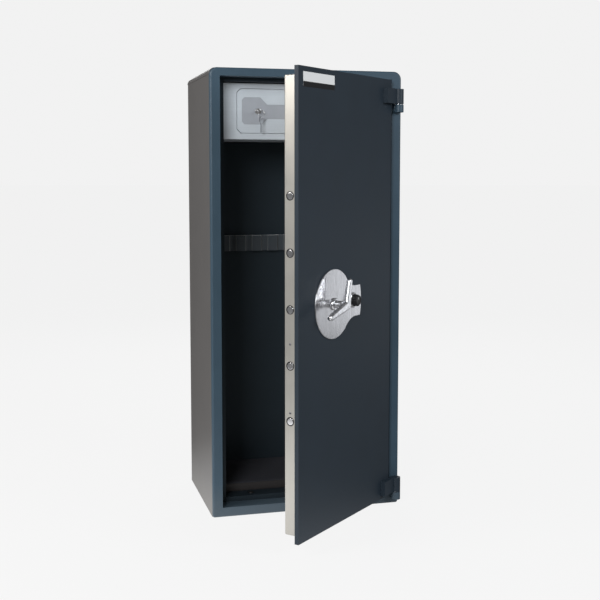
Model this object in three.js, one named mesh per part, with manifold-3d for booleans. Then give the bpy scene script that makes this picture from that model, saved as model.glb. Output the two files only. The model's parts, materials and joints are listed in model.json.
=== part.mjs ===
// A fire-resistant gun safe with one swinging door, an inner locker and a gun rack.
// Millimetres, +Z up. The origin is the centre of the footprint on the floor, -Y is the front and +X is
// the hinge side. The door stands open at DOOR_ANGLE, the rest position of its hinge.
import * as THREE from "three";
import { mergeVertices } from "three/addons/utils/BufferGeometryUtils.js";
import Module from "manifold-3d";

const wasm = await Module();
wasm.setup();

// ---------------------------------------------------------------- driving dimensions
const GAP = 0.3; // between pieces that touch
const WIDTH = 660;
const DEPTH = 465;
const HEIGHT = 1500;
const SHEET = 4; // outer steel
const LINER_SHEET = 2;
const SEAM_Z = 1478; // joint between the wrap and the top panel
const TOP_BEND = 20;
const CORNER_RADIUS = 26; // top corners of the front frame, seen from the front
const FACE_ROUND = 7; // rounded outer edge of the front frame
const FLANGE_DEPTH = 14;
const FRONT = -DEPTH / 2;
const REAR = DEPTH / 2;

const OPENING = { half: 296, low: 33, high: 1473 };
const JAMB_DEPTH = 60;
const JAMB_BACK = FRONT + JAMB_DEPTH;
const ROOM = { half: 273, low: 50, high: 1461, back: REAR - 57 }; // the lined inside

const DOOR_ANGLE = 42.7;
const AXIS = { x: 315.5, y: FRONT - 16.5 }; // hinge axis
// On the door, s runs from the hinge axis to the free edge, n runs from the axis plane into the safe.
const LEAF = { s0: 23, s1: 608, n0: 16.5, n1: 30.5, low: 36, high: 1470, skin: 5 };
const CASING = { s0: 32, s1: 597, n0: 30.8, n1: 73.5, low: 56, high: 1445, sheet: 2 };

const BOLT_N = 53;
const BOLT_RADIUS = 11;
const BOLT_THROW = 26;
const MID_Z = 750;
const BOLT_PITCH = 170;
const BOLT_HEIGHTS = [-2, -1, 0, 1, 2].map((k) => MID_Z + k * BOLT_PITCH);
const FIXED_BOLT_HEIGHTS = [-1, 0, 1].map((k) => MID_Z + k * 420);
const FIXED_BOLT_RADIUS = 10;

const HUB_S = 407.5; // handle axis on the door
const CRANK = BOLT_THROW; // crank radius: a 60 degree turn moves its pin by this much
const LOCK_S = 290; // lock axis on the door
const LOCK_Z = 751;

const KNUCKLE_RADIUS = 16;
const PIN_RADIUS = 7;
const HINGES = [
  { name: "upper", knuckle: [1362, 1388], strap: [1390, 1440] },
  { name: "lower", knuckle: [20.5, 46.5], strap: [48.5, 98.5] },
];

const LOCKER_FRONT = FRONT + 100;
const LOCKER = { low: 1271, high: 1458, back: ROOM.back - 6, sheet: 2 };
const HATCH = { x0: -221, x1: 223, low: 1291, high: 1441, chamfer: 13, thick: 15, gap: 1.5 };
const LOCKER_LOCK = { x: -147, z: 1365.5 };

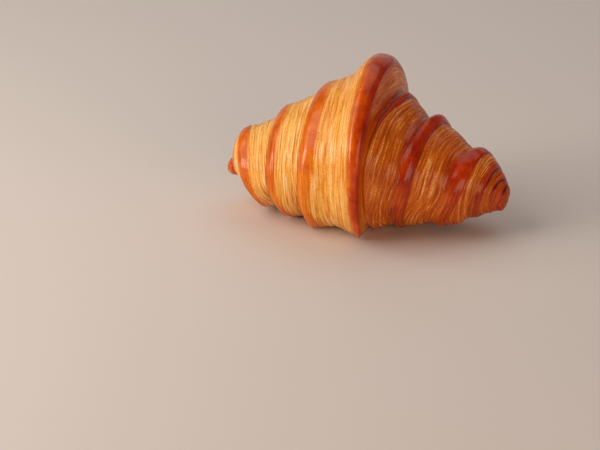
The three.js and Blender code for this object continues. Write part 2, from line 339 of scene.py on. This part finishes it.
def right_radius(wrap, turn, t, width, inner, outer, lip):
    """A steep fall from the wrap above, a shallow valley, then a rounded shoulder of the lip's height. Beside
    the point the fall starts one thickness of the flap lower."""
    upper = upper_share(turn)
    near_tip = ease(0.7, 1, turn) if wrap == 3 else 1 - ease(0, 0.4, turn) if wrap == 4 else 0
    below = mix(fall_below(wrap, turn, t), smooth_curve(SLOPE_END, t), near_tip)
    above = smooth_curve(RIGHT_ABOVE[wrap], t)
    shoulder = lip * ease(0.5, 0.84, t) * (1 - 0.7 * ease(0.84, 1, t)) * np.minimum(1, width / 8)
    beside_point = ease(0.75, 1, turn) if wrap == 0 else 1 - ease(0.75, 1, turn) if wrap == 1 else 0
    flap = (1.6 - 0.6 * upper) * beside_point
    step = flap * (1 - np.exp(-(t * width / 0.35) ** 2)) * (1 - ease(0.2, 1, t))
    radius = mix(inner, outer, mix(below, above, upper)) + shoulder - step
    return crowned(inner, outer, radius, turn, t) if wrap == 0 else radius


def left_radius(wrap, turn, t, width, inner, outer, lip):
    """A gentle fall from the wrap above to the lip's height, then a rounded drop to the edge."""
    above = smooth_curve(LEFT_ABOVE[wrap], t)
    fall = mix(fall_below(wrap, turn, t), above, upper_share(turn))
    over = np.clip((t * width - width + LIP_WIDTH) / LIP_WIDTH, 0, 1) * (width > 0)
    radius = mix(inner, outer + lip, fall) - lip * (1 - np.sqrt(1 - over**2.2))
    return crowned(inner, outer, radius, turn, t) if wrap == 0 else radius


def wrap_surface(side, wrap, turn, t):
    """Distance along the roll and radius for a grid of turns (down) and places across one wrap (across). The
    last wrap is a round cap, and the one before it grows into that cap."""
    edges = edges_of(side, turn)[:, :, :, None]
    (start, inner, _), (stop, outer, lip) = edges[wrap], edges[wrap + 1]
    turn = turn[:, None]
    last = len(edges) - 2
    cap = inner * np.sqrt(1 - t**2.1)
    if wrap == last:
        return side * mix(start, stop, t), cap
    profile = right_radius if side > 0 else left_radius
    radius = profile(wrap, turn, t, stop - start, inner, outer, lip)
    if wrap == last - 1:
        radius = mix(radius, cap, ease(0.5, 1, turn))
    return side * mix(start, stop, t), radius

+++

• **Challenge**
Quote every record above exactly.

• **The reply**
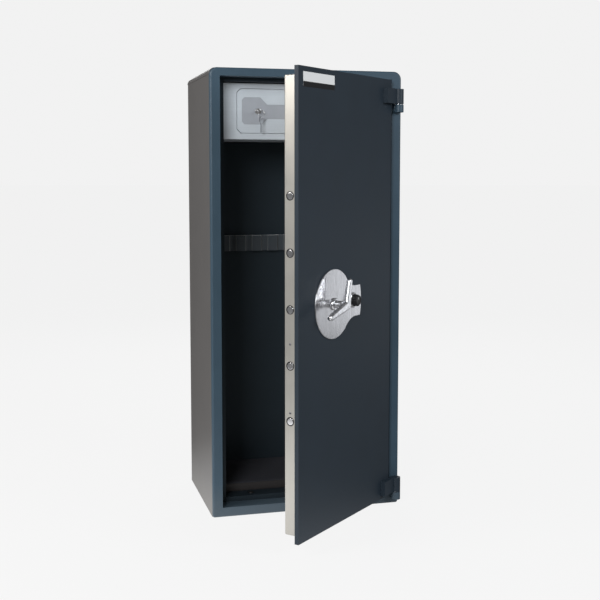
Model this object in three.js, one named mesh per part, with manifold-3d for booleans. Then give the bpy scene script that makes this picture from that model, saved as model.glb. Output the two files only. The model's parts, materials and joints are listed in model.json.
=== part.mjs ===
// A fire-resistant gun safe with one swinging door, an inner locker and a gun rack.
// Millimetres, +Z up. The origin is the centre of the footprint on the floor, -Y is the front and +X is
// the hinge side. The door stands open at DOOR_ANGLE, the rest position of its hinge.
import * as THREE from "three";
import { mergeVertices } from "three/addons/utils/BufferGeometryUtils.js";
import Module from "manifold-3d";

const wasm = await Module();
wasm.setup();

// ---------------------------------------------------------------- driving dimensions
const GAP = 0.3; // between pieces that touch
const WIDTH = 660;
const DEPTH = 465;
const HEIGHT = 1500;
const SHEET = 4; // outer steel
const LINER_SHEET = 2;
const SEAM_Z = 1478; // joint between the wrap and the top panel
const TOP_BEND = 20;
const CORNER_RADIUS = 26; // top corners of the front frame, seen from the front
const FACE_ROUND = 7; // rounded outer edge of the front frame
const FLANGE_DEPTH = 14;
const FRONT = -DEPTH / 2;
const REAR = DEPTH / 2;

const OPENING = { half: 296, low: 33, high: 1473 };
const JAMB_DEPTH = 60;
const JAMB_BACK = FRONT + JAMB_DEPTH;
const ROOM = { half: 273, low: 50, high: 1461, back: REAR - 57 }; // the lined inside

const DOOR_ANGLE = 42.7;
const AXIS = { x: 315.5, y: FRONT - 16.5 }; // hinge axis
// On the door, s runs from the hinge axis to the free edge, n runs from the axis plane into the safe.
const LEAF = { s0: 23, s1: 608, n0: 16.5, n1: 30.5, low: 36, high: 1470, skin: 5 };
const CASING = { s0: 32, s1: 597, n0: 30.8, n1: 73.5, low: 56, high: 1445, sheet: 2 };

const BOLT_N = 53;
const BOLT_RADIUS = 11;
const BOLT_THROW = 26;
const MID_Z = 750;
const BOLT_PITCH = 170;
const BOLT_HEIGHTS = [-2, -1, 0, 1, 2].map((k) => MID_Z + k * BOLT_PITCH);
const FIXED_BOLT_HEIGHTS = [-1, 0, 1].map((k) => MID_Z + k * 420);
const FIXED_BOLT_RADIUS = 10;

const HUB_S = 407.5; // handle axis on the door
const CRANK = BOLT_THROW; // crank radius: a 60 degree turn moves its pin by this much
const LOCK_S = 290; // lock axis on the door
const LOCK_Z = 751;

const KNUCKLE_RADIUS = 16;
const PIN_RADIUS = 7;
const HINGES = [
  { name: "upper", knuckle: [1362, 1388], strap: [1390, 1440] },
  { name: "lower", knuckle: [20.5, 46.5], strap: [48.5, 98.5] },
];

const LOCKER_FRONT = FRONT + 100;
const LOCKER = { low: 1271, high: 1458, back: ROOM.back - 6, sheet: 2 };
const HATCH = { x0: -221, x1: 223, low: 1291, high: 1441, chamfer: 13, thick: 15, gap: 1.5 };
const LOCKER_LOCK = { x: -147, z: 1365.5 };

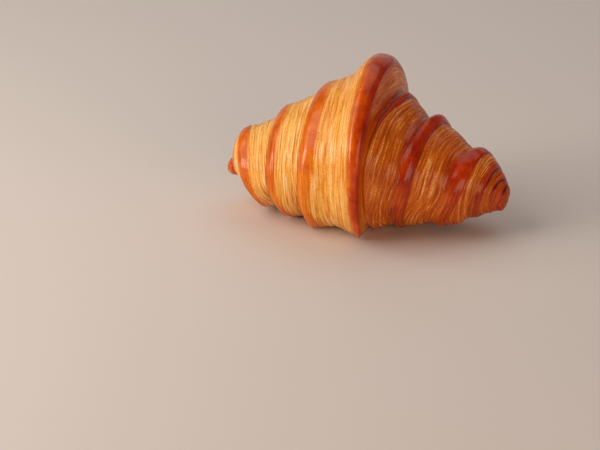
The three.js and Blender code for this object continues. Write part 2, from line 339 of scene.py on. This part finishes it.
def right_radius(wrap, turn, t, width, inner, outer, lip):
    """A steep fall from the wrap above, a shallow valley, then a rounded shoulder of the lip's height. Beside
    the point the fall starts one thickness of the flap lower."""
    upper = upper_share(turn)
    near_tip = ease(0.7, 1, turn) if wrap == 3 else 1 - ease(0, 0.4, turn) if wrap == 4 else 0
    below = mix(fall_below(wrap, turn, t), smooth_curve(SLOPE_END, t), near_tip)
    above = smooth_curve(RIGHT_ABOVE[wrap], t)
    shoulder = lip * ease(0.5, 0.84, t) * (1 - 0.7 * ease(0.84, 1, t)) * np.minimum(1, width / 8)
    beside_point = ease(0.75, 1, turn) if wrap == 0 else 1 - ease(0.75, 1, turn) if wrap == 1 else 0
    flap = (1.6 - 0.6 * upper) * beside_point
    step = flap * (1 - np.exp(-(t * width / 0.35) ** 2)) * (1 - ease(0.2, 1, t))
    radius = mix(inner, outer, mix(below, above, upper)) + shoulder - step
    return crowned(inner, outer, radius, turn, t) if wrap == 0 else radius


def left_radius(wrap, turn, t, width, inner, outer, lip):
    """A gentle fall from the wrap above to the lip's height, then a rounded drop to the edge."""
    above = smooth_curve(LEFT_ABOVE[wrap], t)
    fall = mix(fall_below(wrap, turn, t), above, upper_share(turn))
    over = np.clip((t * width - width + LIP_WIDTH) / LIP_WIDTH, 0, 1) * (width > 0)
    radius = mix(inner, outer + lip, fall) - lip * (1 - np.sqrt(1 - over**2.2))
    return crowned(inner, outer, radius, turn, t) if wrap == 0 else radius


def wrap_surface(side, wrap, turn, t):
    """Distance along the roll and radius for a grid of turns (down) and places across one wrap (across). The
    last wrap is a round cap, and the one before it grows into that cap."""
    edges = edges_of(side, turn)[:, :, :, None]
    (start, inner, _), (stop, outer, lip) = edges[wrap], edges[wrap + 1]
    turn = turn[:, None]
    last = len(edges) - 2
    cap = inner * np.sqrt(1 - t**2.1)
    if wrap == last:
        return side * mix(start, stop, t), cap
    profile = right_radius if side > 0 else left_radius
    radius = profile(wrap, turn, t, stop - start, inner, outer, lip)
    if wrap == last - 1:
        radius = mix(radius, cap, ease(0.5, 1, turn))
    return side * mix(start, stop, t), radius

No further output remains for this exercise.